La novela de Gloria Peirano –finalista del Premio Nueva Novela de Página/12 2007– construye, con una estructura precisa, el íntimo –y agridulce– paraíso perdido de la infancia marcado por la muerte del padre.
› Por Angel Berlanga
“El recuerdo empieza a desprenderse del pasado, como un insecto resbalándose de una pared.” La madre anciana y mañosa, con un machucón en la rodilla propio de un jugador, dice que, el último día que pudo hablar, su marido dijo –treinta años atrás– la palabra fútbol; fue el día, dice al pasar, que le pidió al amigo un cable para extender el teléfono hasta la cama en la que agonizaba por un cáncer, porque quiso hacer una llamada a solas. “¿No te acordás?”, devuelve la pregunta ante la curiosidad de Victoria, su hija, la narradora de Miramar, que sí, que tras el desprendimiento sostiene el foco para recomponer aquella escena al borde de la orfandad, que de improviso se encuentra con este cable para trepar por el recuerdo hacia algo desconocido de su padre, algo nuevo para ella: ¿qué dijo aquella vez, con quién habló?
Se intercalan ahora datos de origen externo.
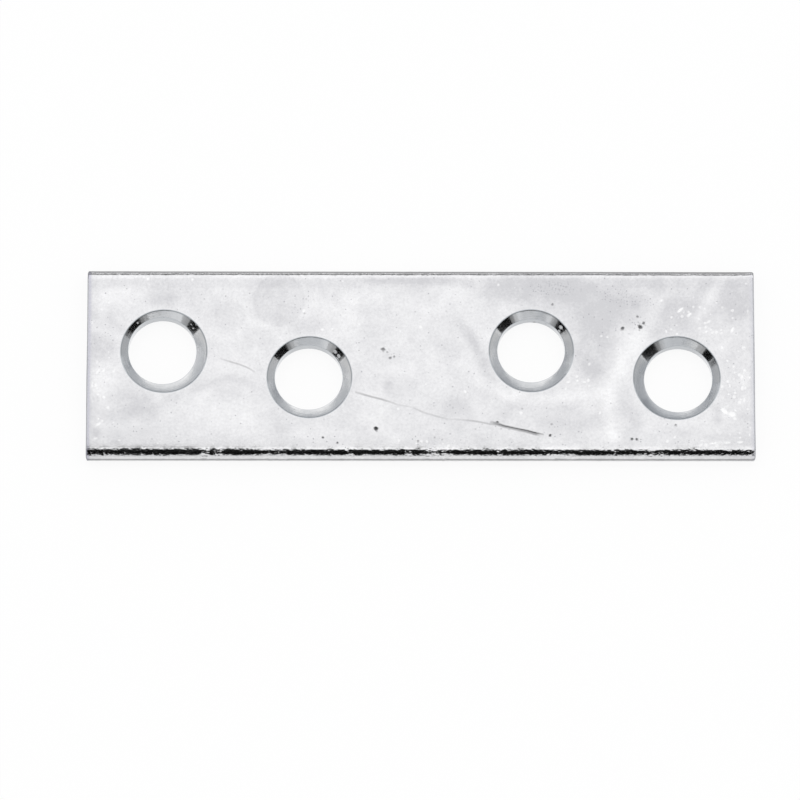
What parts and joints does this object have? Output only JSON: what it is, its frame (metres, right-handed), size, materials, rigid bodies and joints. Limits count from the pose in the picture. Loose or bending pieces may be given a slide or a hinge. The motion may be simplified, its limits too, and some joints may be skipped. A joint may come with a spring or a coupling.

Su madre dice que no sabe. Aporta apenas algún retazo más, que oyó tras la puerta: cancha de fútbol, Monumental. Prefiere no volver a ese momento, a aquel hombre en esa encrucijada final. Victoria verá que tampoco se interesan mucho su hermano o su ex marido. Pero ella, al borde de los cuarenta, alumbra aquellos meses de antes y después de la muerte de su padre, y también los veraneos felices en la casa familiar de Miramar, cuando “el pasado tenía un esplendor incomunicable”. Los tiempos en los que, con una amiga, jugaban a representar Mujercitas. Y las veces en que su padre, ya postrado, aceptaba disfrazarse de Beth, la hermana enferma, para ser atendido por ella en el papel de Jo, la hermana vital y emprendedora. “Sentada en una silla, yo era buena e impecable, generosa pero firme, pulcra, virtuosa y serena en la adversidad”, recuerda. No tenía ganas de irse a jugar porque el juego consistía en ser una enfermera perfecta, en ser una de las Mujercitas.
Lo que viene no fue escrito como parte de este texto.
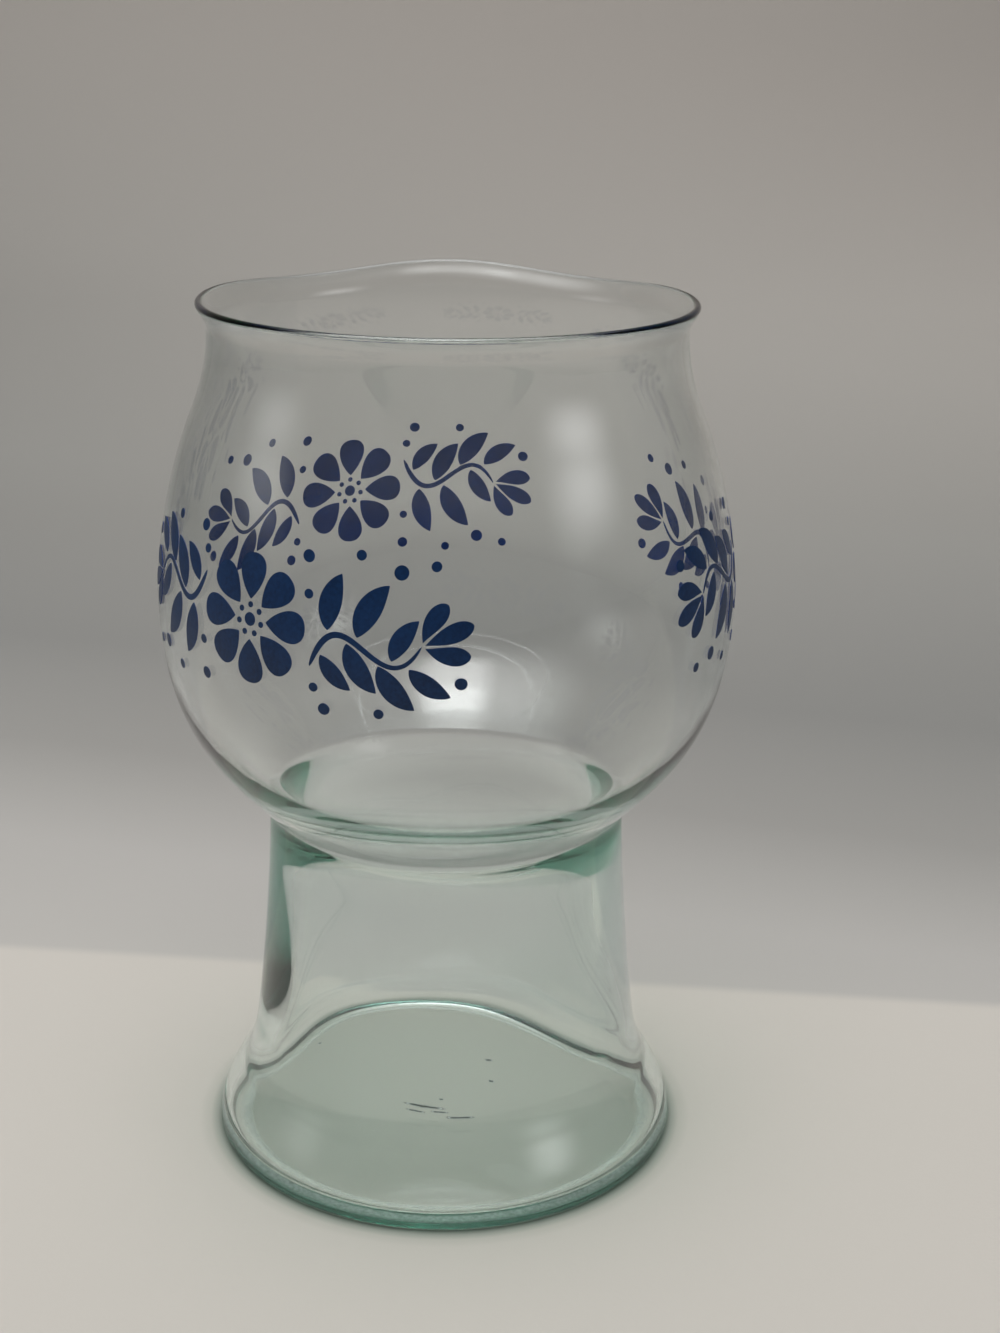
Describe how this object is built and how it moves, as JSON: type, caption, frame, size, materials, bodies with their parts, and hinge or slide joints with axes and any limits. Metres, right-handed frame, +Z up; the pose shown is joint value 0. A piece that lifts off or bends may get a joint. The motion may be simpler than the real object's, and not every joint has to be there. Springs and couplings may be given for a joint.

“Mi padre pensó, seguramente, que yo era la mejor para la nostalgia, la más inquebrantable, y por eso me habló sobre los primeros veranos, los árboles originales, el cerco de ligustros que había plantado en mil novecientos setenta el jardinero que tuvo que echar porque le robó la rueda de auxilio del Dodge, los amaneceres en el espigón de pescadores”. Victoria alude al último viaje en micro a la casa en la costa, el que hicieron con el padre ya enfermo: no se equivocaba, el hombre, respecto a quien se interesaría más por su memoria. Y es aquí donde talla el tono preciso de la narradora, el modo en el que Peirano pone a contar a Victoria para referirse a su íntimo paraíso perdido allá en la infancia, a la confluencia entre juego y dolor, conciencia e inconsciencia de sentimientos a través del tiempo, y los reflejos de aquellas felicidades y aquellas penas en tiempos más recientes, porque dos años atrás su compañero, el padre de su hija, se prendó de otra mujer. Sencillo se lo dijo. Y se fue. Un abandono que alienta a pensar con más intensidad en aquel otro, a preparar un ánimo dispuesto a remontar el recuerdo de la conversación secreta.
“Quiero ser precisa con el uso de las palabras”, indica cada tanto Victoria, ante la dificultad de referirse a algo doloroso, y esa voluntad acaso también de cuenta del tono de Miramar –mención entre las finalistas del concurso de novela Página/12–, que sin embargo contiene algún toque de humor. También quiere, Victoria, reconstruir lo mejor que pueda los hechos, con quién habló su padre antes de perder el habla. Es formidable cómo juega Peirano las idas y vueltas en el tiempo, la marcha de la pesquisa, las voces y los ritmos, la forma de su historia y la contrafigura como una sombra que crece para reformatear la novela. De fondo está el Mundial, la expectativa de su hermanito por saber si el viejo televisor en blanco y negro de pronto, con la inauguración, empezaría a verse en color, la angustia de un episodio con el sereno de un garaje de Flores el día de los festejos, el silencio de los familiares en torno de la tarea fatal de la enfermedad. La enfermera de Mujercitas: el silencio es salud. Las palabras y los hechos, lo público y lo privado, lo que se olvida y lo que se recuerda, lo que se cuenta y lo que se oculta: con esos materiales Peirano tiende los infinitos puentes que componen Miramar. Dice Victoria: “De eso se trata, del sosiego que produce encontrar lo que se busca, de la ilusión engañosa que promete círculos cerrados, historias plenas, finales felices o, como mínimo, de-senlaces cumplidos, rematados por una imagen reparadora, compensatoria”. La muerte de su padre, dice, sigue hablando, sin cesar.